Noted Canadian rock photographer John Rowlands offered this touching tribute: "This is what I wrote yesterday to my friend in Seattle when he told me Loretta Lynn had passed……Beautiful and caring girl. Travelling across the states on her bus with Mooney and the band she asked if she could speak with me privately in her room on the bus. We went there and she started to ask about my religious beliefs and when I told her I taught Sunday school at my Grandad’s church she spent the next hour pitching me to join the Baptist Church and how God was guiding her career and family life!
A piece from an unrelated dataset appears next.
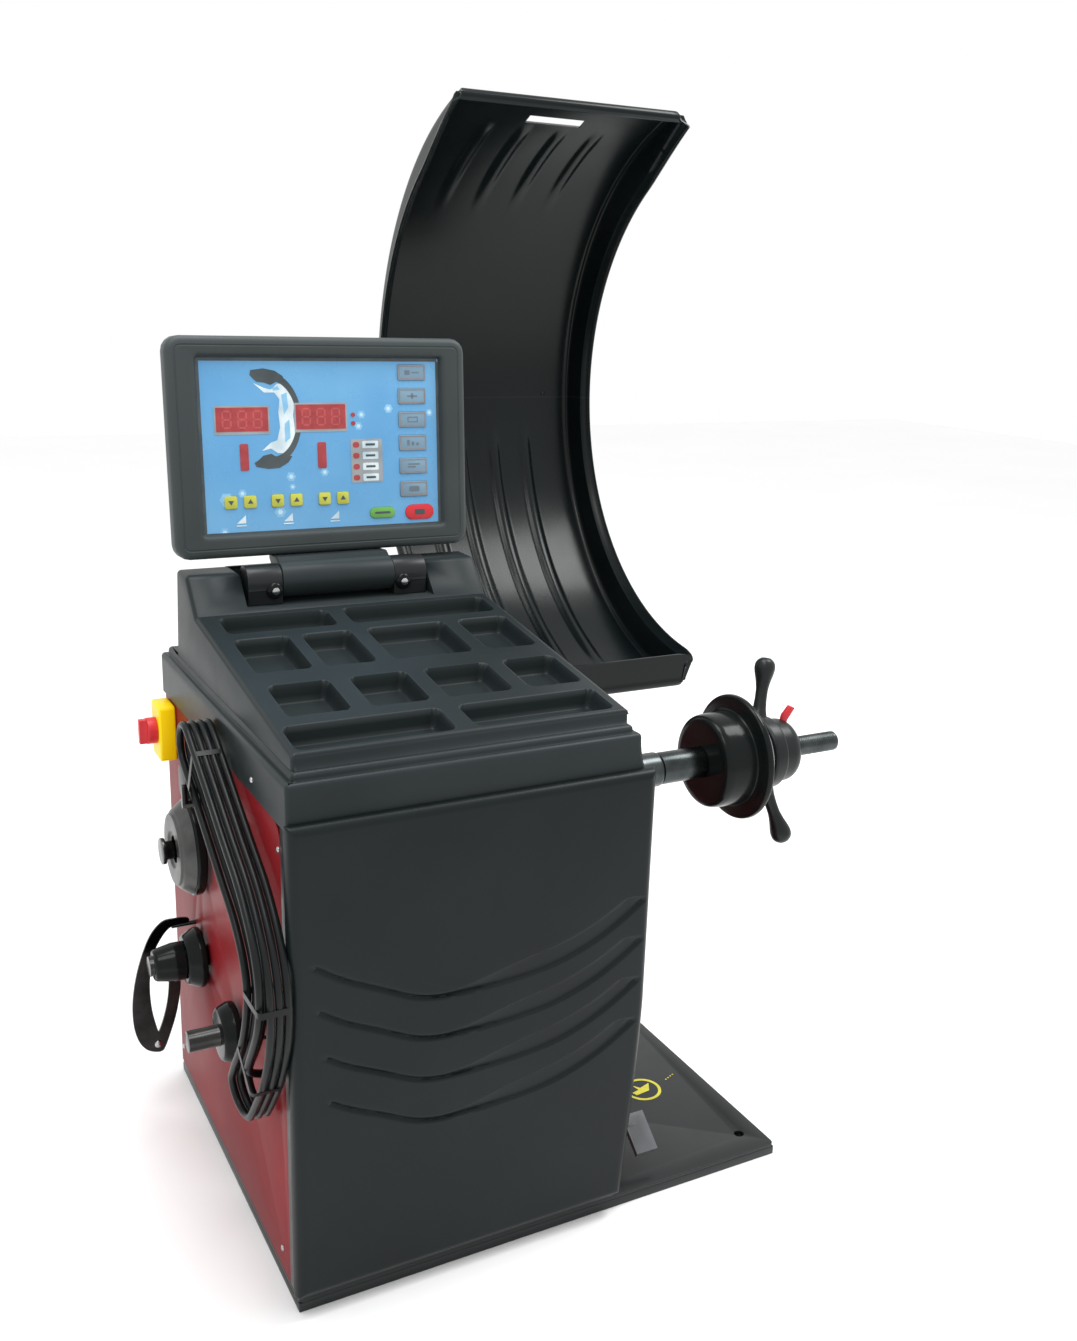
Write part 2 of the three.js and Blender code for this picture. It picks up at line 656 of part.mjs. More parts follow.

"Although I wasn’t going to leave the United Church I understood why her church made her feel strong and understood her lyrics were equally country music as guidance from above in the baptist church. Corny as it was to my Rock and Roll friends, I loved our heart-to-heart chat and the bus rolled on down the highway and life was so much better from then on. Sad she is gone but excited we got to know each other and her grassroots was her soul singing like a Baptist choir!………. Thanks, Loretta for this wonderful memory and many others throughout our friendship!"

Also paying homage (on Twitter) was Anne Murray, who posted this: "Farewell to a wonderful, kind, and generous lady who warmly welcomed a young Canadian artist with open arms to Nashville, Loretta Lynn. That first time and every time that we worked together. I send my deepest condolences to her family and friends."